I love this poem because it suggests empathy as a way of composing and/or organizing a piece of writing. As a method of working. Of learning or trying to learn in the face of no sure knowledge. Look at all the questions in it.

Poetry is a hard art to bear sometimes because it lowers us into these identifications with strangers, with uncertainties, with complicated feelings. In a time of uncertainty like the one we’re in, it can be hard to willingly ask enter into the lives of others. We’re surrounded by so much we can’t control, we can’t know. Questions seem useless. We want answers, quick relief. And poems are quick but not always relieving of uncertainty. The world should be larger and your own mind more generous when you leave the page.

A single lightning bug is bobbing around my small enclosed patio garden. I hold out my hand and it lands there a minute, then breaks open its wing case and flies up again, its pale green phosphorescence signaling desire. His single life seems so peaceful here in this protected space.

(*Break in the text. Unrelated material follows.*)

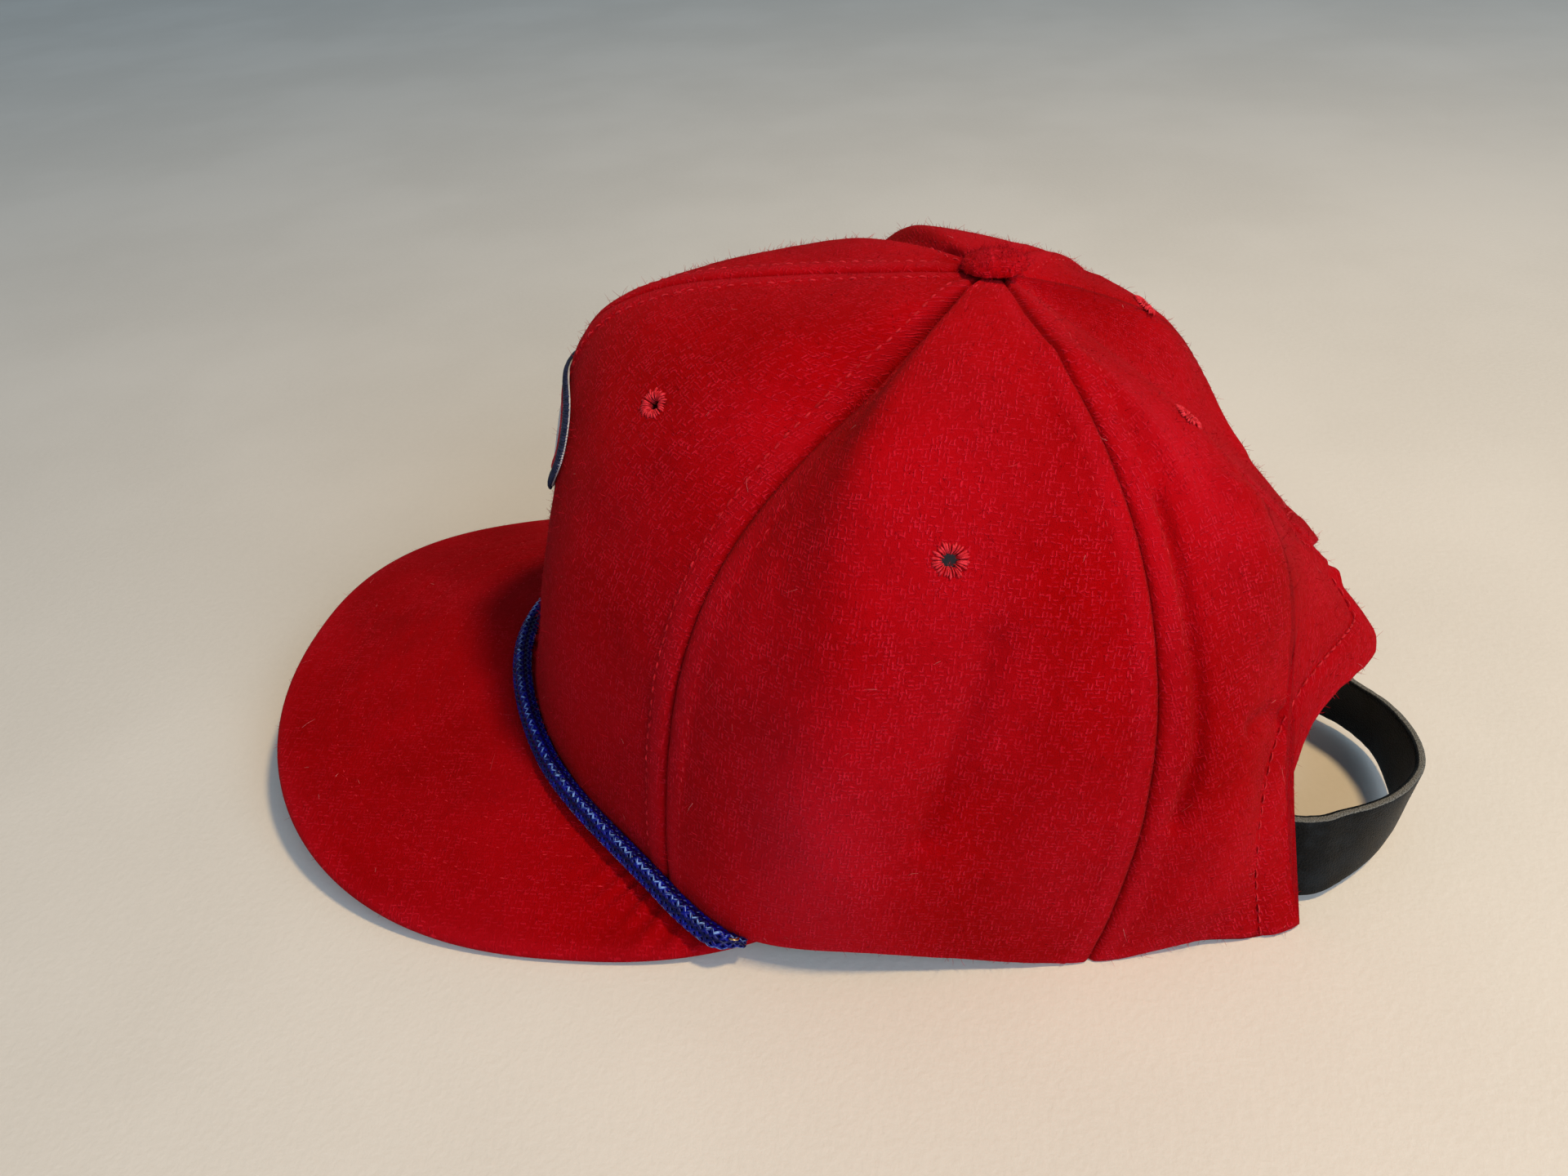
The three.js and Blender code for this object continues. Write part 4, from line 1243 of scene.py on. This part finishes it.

When it gets too dark to continue, I head inside. Then suddenly, in the middle of writing this piece, someone nearby lights off a lot more fireworks. A LOT. They go on for long minutes. And they are much closer than last night’s which were the city’s official fireworks. Tonight’s explosions sound more local, probably a few individuals who want to feel the excitement close up of explosion and dazzle. Who may still be drunk from yesterday’s celebrations. Who want that happy drunkenness to go on a bit longer. Then I think–maybe they work terrible hours otherwise. Maybe they want some more space from the pressures of adult responsibilities. Who knows? I want to be generous with them now.

There is for one long minute such a sequence of explosions and of such magnitude that my windows rattle just a little, and then there’s quiet.

The one lone bobbing firefly in the now-dark patio weaving back and forth.

The spider re-building a new web in front of the neighbor’s back porchlight.

Somewhere else, explosions. I try not to forget this time.